8. Several courts have rejected the argument that the risk of an uninformed stockholder vote on a proposed transaction by itself creates undue prejudice. See Lusk v. Life Time Fitness, Inc., 2015 WL 2374205, at *3 (D. Minn. May 18, 2015) (finding that lack of information before a stockholder vote did not amount to undue prejudice sufficient to lift stay because post-closing remedies were available); Dipple, 870 F. Supp. 2d at 392 (rejecting argument that the court can automatically find undue prejudice based on impending shareholder vote without testing the merits of plaintiffs' claims); Calleros v. FSI Int'l, Inc., 2012 WL 10918867, at *2 (D. Minn. Sept. 17, 2012) (finding no undue prejudice where plaintiff put forth only generic justifications rather than concrete evidence that shareholders have been misled by disclosures and omissions); Botton v. Ness Tech. Inc., 2011 WL 3438705, at *3 (D.N.J. Aug. 4, 2011) (finding no undue prejudice from stockholder vote on the proposed transaction without adequate information because post-closing remedies exist); Leone, 2010 WL 4736271, at *4 (finding no undue prejudice from impending stockholder vote).
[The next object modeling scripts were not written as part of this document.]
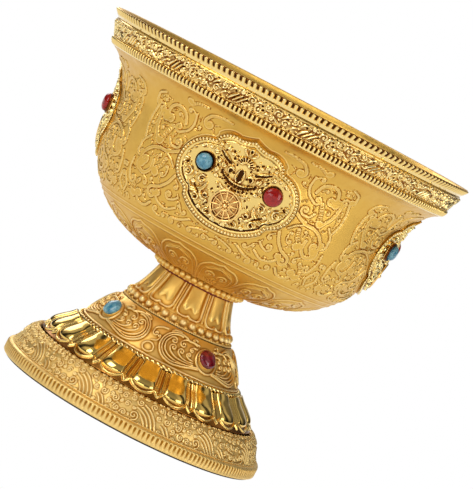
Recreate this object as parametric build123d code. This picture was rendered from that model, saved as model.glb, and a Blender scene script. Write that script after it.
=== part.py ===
# Footed offering bowl in gilt metal, set with turquoise and coral.
# Lengths are in millimetres and angles in degrees. Z is up, the floor is at zero and the bowl's
# axis is the Z axis. The front medallion faces minus Y, and an azimuth grows from there to plus X.
import math
import os

from build123d import *

# Heights of the stacked pieces, from the floor up
pad_height = 0.8
base_rim_height = 3.6
skirt_height = 7.6
petal_ring_height = 7.8
dome_height = 12.0
pearl_seat_height = 3.2
neck_height = 9.3
seam_height = 0.6
collar_height = 2.4
bowl_height = 59.7

# Levels between the pieces
rim_foot = pad_height
skirt_foot = rim_foot + base_rim_height
petal_foot = skirt_foot + skirt_height
dome_foot = petal_foot + petal_ring_height
seat_foot = dome_foot + dome_height
neck_foot = seat_foot + pearl_seat_height
seam_foot = neck_foot + neck_height
collar_foot = seam_foot + seam_height
bowl_foot = collar_foot + collar_height
mouth_level = bowl_foot + bowl_height

# Radii of the foot, as shares of the base's radius
base_radius = 42.5
pad_inset = 0.9
skirt_foot_share = 0.9694
skirt_top_share = 0.8541
petal_ring_foot_share = 0.8282
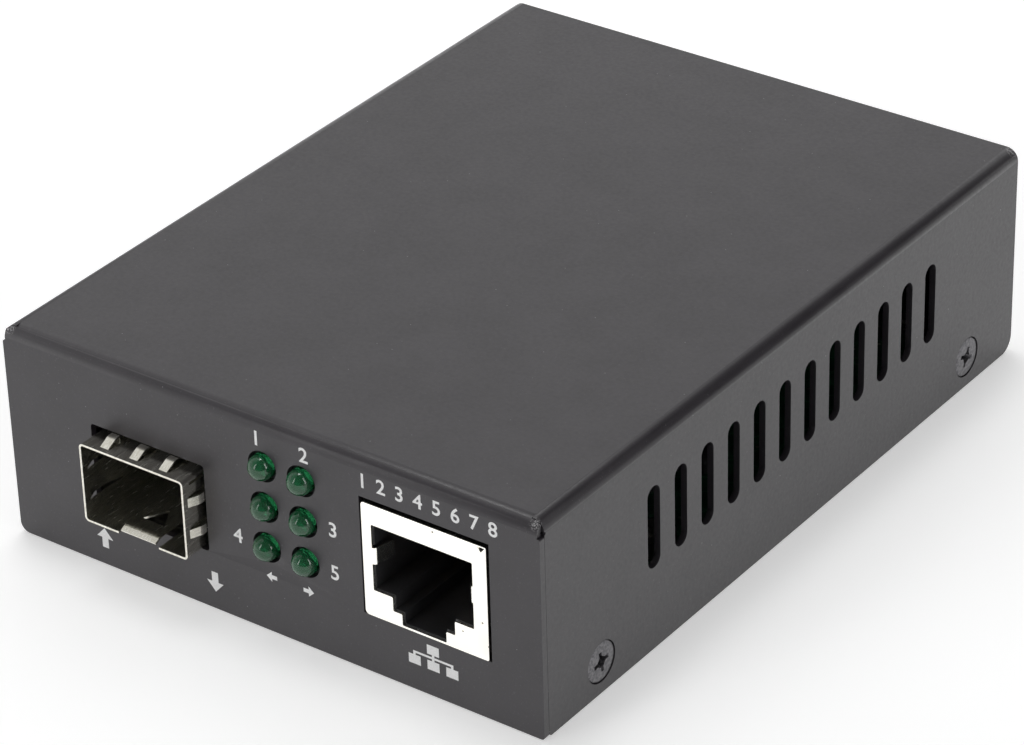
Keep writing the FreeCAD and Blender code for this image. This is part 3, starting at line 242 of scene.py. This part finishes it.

9. Plaintiff attempts to distinguish these cases by claiming that that there is an inherent policy difference between the individual claims pursued therein and the class action claims asserted here. (D.I. 53 at 7). But not all of the cases cited by Defendants involve individual claims. Some involve class claims. See Leone, 2010 WL 4736271, at *1; Lusk, 2015 WL 2374205, at *1; Calleros, 2012 WL 10918867, at *1.
10. In addition, any inherent policy considerations applicable to stockholder class actions, if they exist, are adequately protected here. This action is one of seven actions which have been filed seeking to enjoin the proposed merger. The other six actions were filed in the Delaware Court of Chancery and have been consolidated under the caption In re The Williams Companies, Inc. Merger Litigation, C.A. No. 11844-VCG. In that action, plaintiffs challenged the same disclosures and omissions alleged here. The Court of Chancery found no colorable disclosure claims and denied expedition. (See, e.g. D.I. 48-1 at 39 (stating that the financial disclosure claims and the discussions of what happened at the dinner on September 24, 2015 did not raise colorable disclosure claims); D.I. 55 at 10-11 (holding that the only potentially colorable disclosure claim regarding the decision to pay a higher termination fee to cancel a different acquisition contract was mooted by Defendants' supplemental disclosures)). Plaintiff has made no effort to show that the state court proceedings, already advanced beyond the status of this litigation, do not sufficiently protect the interest of the Williams stockholders, "making this action duplicative." See Leone, 2010 WL 4736271, at *4 (finding no undue prejudice for these reasons).
11. In sum, Plaintiff has not shown that it will suffer undue prejudice if the discovery stay is not lifted. Consequently, the court need not consider whether its discovery requests are sufficiently particularized, or whether good cause exists to expedite discovery.